"AdExchanger Politics" is a weekly column tracking developments in the 2016 political campaign cycle.
Today’s column is written by Zohar Dayan, co-founder and CEO at Wibbitz.
Television and American politics have had a symbiotic relationship for more than 60 years, beginning with the “I Like Ike” ads in 1952.
Not much has changed since then. More networks host debates and candidates run more ads, but their reliance on television has stayed the same. The problem is, television is not the far-reaching political medium it used to be. And political campaigns have lagged in keeping pace with today’s media consumption habits.

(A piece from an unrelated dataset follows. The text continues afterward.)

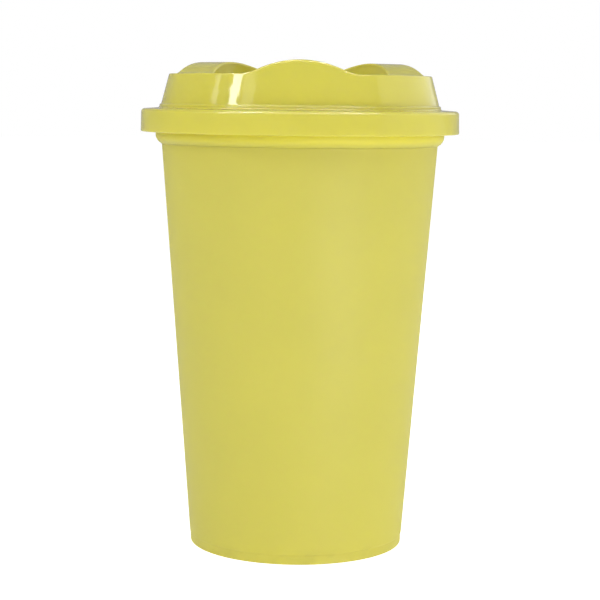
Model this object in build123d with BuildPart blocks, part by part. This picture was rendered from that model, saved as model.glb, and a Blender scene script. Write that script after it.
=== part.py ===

More people, for example, are cutting the cable cord: Pay-TV providers lost a staggering 625,000 subscribers in the second quarter of last year, followed by nearly another 200,000 in Q3. Simultaneously, over-the-top (OTT) streaming services are surging in popularity as an alternative, particularly among millennials. These same young people are simply not getting their news from television anymore and are overwhelmingly choosing digital outlets as their favorite options.
Despite these massive shifts, political campaigns continue to make television the centerpieces of their media strategies. It’s been predicted that campaigns will set new records in television ad spend in 2016. But candidates like Jeb Bush, who spent a whopping $2,888 per vote in Iowa on television ads, and Mike Huckabee, who spent more than $2 million on Iowa television ads, did incredibly poorly in the state. Even Hillary Clinton, who ran television ads in Iowa since August, barely squeaked out a win over her competitor, Bernie Sanders, who focused his attention on digital advertising.
The American electorate is changing its media consumption habits, and political campaigns’ advertising strategies need to change with them. Having a digital video strategy that supports cross-platform and cross-device viewing should be table stakes for every politician, but many of today’s candidates have not gone far enough to effectively leverage digital media.
I see two critical ways political campaigns can modernize to better fit the preferences of today’s voters.
Invest In Mobile-First Social Platforms
Instead of relying so heavily on expensive television spots, candidates should capitalize on mobile engagement by creating microform video advertising for social and mobile platforms that delivers their message concisely and effectively.
Television advertising is already beginning to irritate voters, but mobile-first social platforms, such as Instagram and Snapchat, are proving to be one of the most effective mediums for political advertising this election season. A recent survey from Global Strategy Group found that social media is not only the primary source of digital election news for millennials, but those on Snapchat are more likely to vote than millennials as a group.
Great social videos should be formatted for a mobile screen and under 60 seconds, and should convey the message without sound if necessary. Most Republican candidates have done little to leverage mobile social platforms, besides the omnipresent conversation about Trump, but Democratic candidates are seeing success with proactive digital campaigns. Clinton’s team regularly posts snackable, silent videos on Instagram that convey her campaign message clearly and succinctly.
The Sanders campaign made mobile and digital the centerpieces of its Iowa advertising strategy and saw massive success. Some think his nine-day Snapchat geofilter campaign leading up to the caucuses helped to push him toward a virtual tie with Clinton.
Work With A Digital Powerhouse To Host A Presidential Debate
Debates are a critical way for voters to compare candidate platforms, but with the shift of attention from television to digital outlets, there is an opportunity to reach a fresh, larger audience.
Moreover, many people watching televised debates aren’t giving them their full attention. Per the Global Strategy Group survey, 73% of millennials use a mobile device to check digital platforms during debates. Political parties should take advantage of this by taking debates to the platforms where today’s voters are actually getting their news.
Mass live-streaming video wasn’t possible in 2012, but with Yahoo streaming NFL games, it’s clear the technology has advanced to make digital live streaming commonplace. Some strides have already been made here. YouTube live streamed a debate in partnership with NBC, for example, and CNN showed the Democratic debate in New Hampshire on its website.
In both cases, however, television was still the primary medium. Instead, political parties should look to partner directly with a digital-first publication, streaming service or social media influencer, such as BuzzFeed, Hulu or Facebook, for an official debate. A digital debate would leverage the digital powerhouse’s necessary technological infrastructure to stream the program on voters’ computers, mobile devices and streaming boxes.
The apogee of the 6 o’clock news has long since passed. In its place are thousands of digital publications and social media sites that deliver news to consumers anytime and anywhere. Today’s digital media landscape represents a massive opportunity for candidates to connect more directly with voters in new and engaging ways – and it may be winner-takes-all for the candidate who capitalizes on it best.